La frontière entre le Nigeria et le Niger a été fermée dans la foulée du coup d’État mené le 26 juillet 2023 à Niamey contre le président Mohamed Bazoum. Depuis, la Communauté économique des États de l’Afrique de l’Ouest (Cédéao) a également prononcé des sanctions contre le Niger. Une situation mal vécue dans le nord nigérian, frontalier. Reportage.
À la frontière entre le Niger et le Nigeria, les activités sont totalement paralysées depuis le coup d’État du 26 juillet à Niamey. La frontière de 1 500 kilomètres a été fermée de part et d’autre, laissant de nombreux habitants des deux pays totalement désœuvrés. Pour ces populations qui vivent ensemble au quotidien, la situation actuelle semble incompréhensible.
Cela fait ainsi plus de trois semaines que la voiture de Mohamed Abdoullahi est bloquée à Sokoto, remplie à ras bord de chaussures et de vêtements qu’il comptait revendre à Niamey. Il attend toujours désespérément que la frontière rouvre : « Ils ont dit dimanche ou lundi, on va rouvrir la frontière. Je ne sais pas si c’est vrai. »
« Le Nigeria et le Niger, c’est la même chose »

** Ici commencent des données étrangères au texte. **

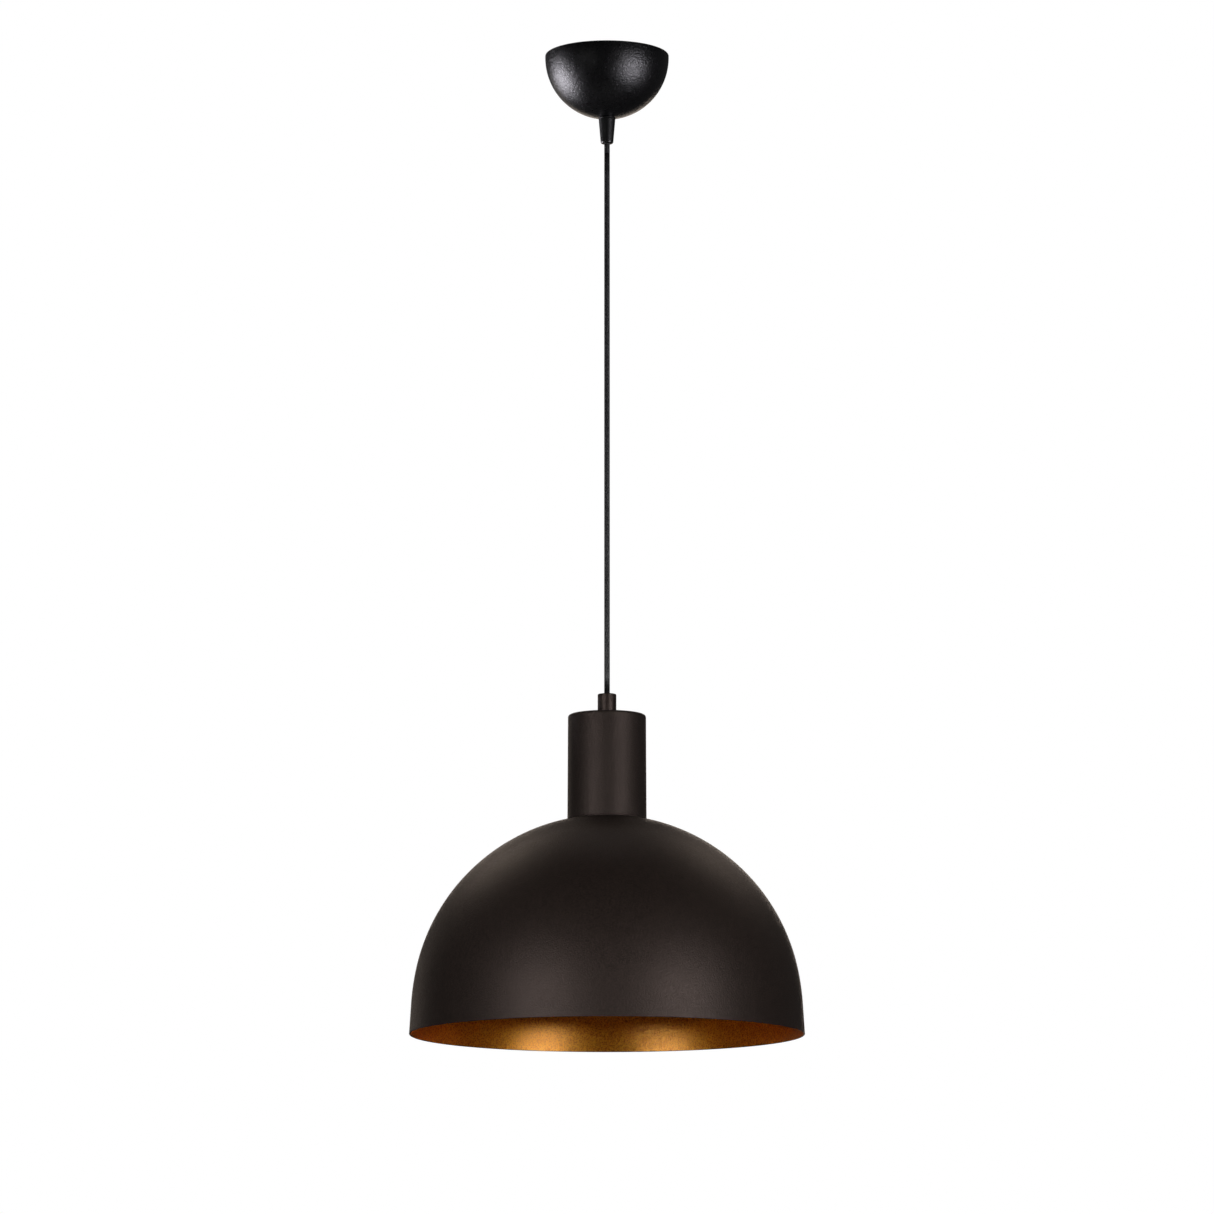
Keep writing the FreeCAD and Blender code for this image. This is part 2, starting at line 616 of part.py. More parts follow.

Plus préoccupé par la situation économique que par les discussions au sommet, ce transporteur a bien du mal à croire à une opération militaire. « On dit que le Nigeria va attaquer le Niger. Ce n’est pas vrai parce que le Nigeria et le Niger, c’est la même chose, lance-t-il. Moi, je suis au Niger, je me suis marié au Nigeria, à Abuja. Maintenant, je suis à Niamey ».

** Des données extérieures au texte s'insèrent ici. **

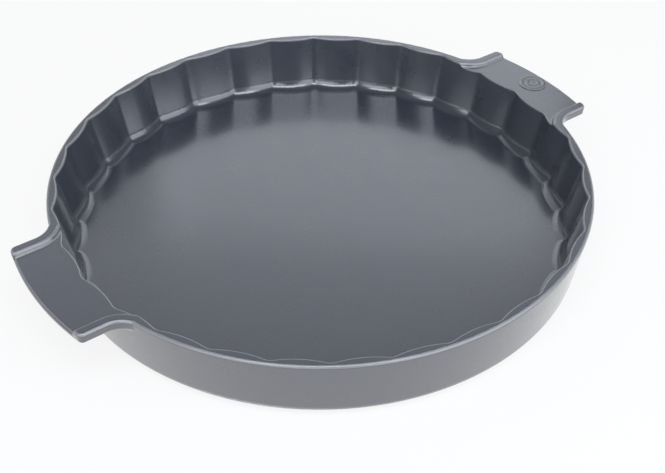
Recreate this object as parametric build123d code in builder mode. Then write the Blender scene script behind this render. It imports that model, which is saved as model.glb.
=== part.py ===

Yazid Abdourahamane, lui, est un jeune nigérien, employé par une compagnie de transport qui faisait habituellement le trajet entre les deux pays. Yazid vit et travaille au Nigeria, alors que sa famille se trouve à Niamey. « D’un côté, je suis nigérien et de l’autre côté, je suis nigérian, parce que mon père est d’origine nigériane, explique-t-il. Mais, il est de nationalité nigérienne comme moi je suis d’origine nigériane mais de nationalité nigérienne. Je suis nigéro-nigérien. C’est la même chose parce qu’on est de la même famille, parce qu’on la même langue, à peu près la même langue, et à peu près la même culture ».
Au sujet de la crise actuelle, il déplore : « Vraiment je peux dire qu’on est bloqué, économiquement et socialement. On ne peut pas aller voir nos familles. Rien ne marche, on est en train de manger ce qu’on a récolté depuis, parce que le Niger a totalement sécurisé sa frontière et le Nigeria aussi. Dès que tu ne prends pas la voie légale, tu prends des risques. On a vraiment peur. Nous, ce qu’on veut, c’est un terrain d’entente pour les relations socialement et économiquement avec les autres pays membres de la Cédéao, que ça soit stable à 100%, comme avant. »
Même incompréhension pour le Nigérian Abdullahi Shehu, qui réside dans la ville frontière d’Illela avec sa femme originaire de Dosso, au Niger : « Le Niger et le Nigeria, c’est la même chose. Il n’y a aucun moyen de faire une différence entre les deux, nous sommes les mêmes ! Regardez : moi, ma femme est du Niger et moi je suis du Nigeria. Est-ce que vous croyez que nos enfants ne se sentent pas du Niger ? Qu’ils ne se sentent pas du Nigeria ? Et tout ça date d’avant notre naissance. Nous sommes un seul peuple. »
Assise à ses côtés, sa femme Myriam craint déjà pour sa sécurité et celle des autres habitants des villes frontières d’Illela et de Konni : « On ne part pas acheter quelque chose à Konni. Et ceux de Konni ne viennent pas ici acheter. Tout est coupé. On manque de nourriture. Et maintenant, on a dit qu’on va faire la guerre. Ceux de Konni vont se réfugier ici ? On ne sait pas comment on va faire. »
Les responsables de la Communauté économique des États de l’Afrique de l’Ouest (Cédéao) ont bien dit que l’organisation n’entend pas « entrer en guerre contre le Niger ou contre les Nigériens », mais ce message a du mal à passer dans ces villes frontières transformées en villes fantômes.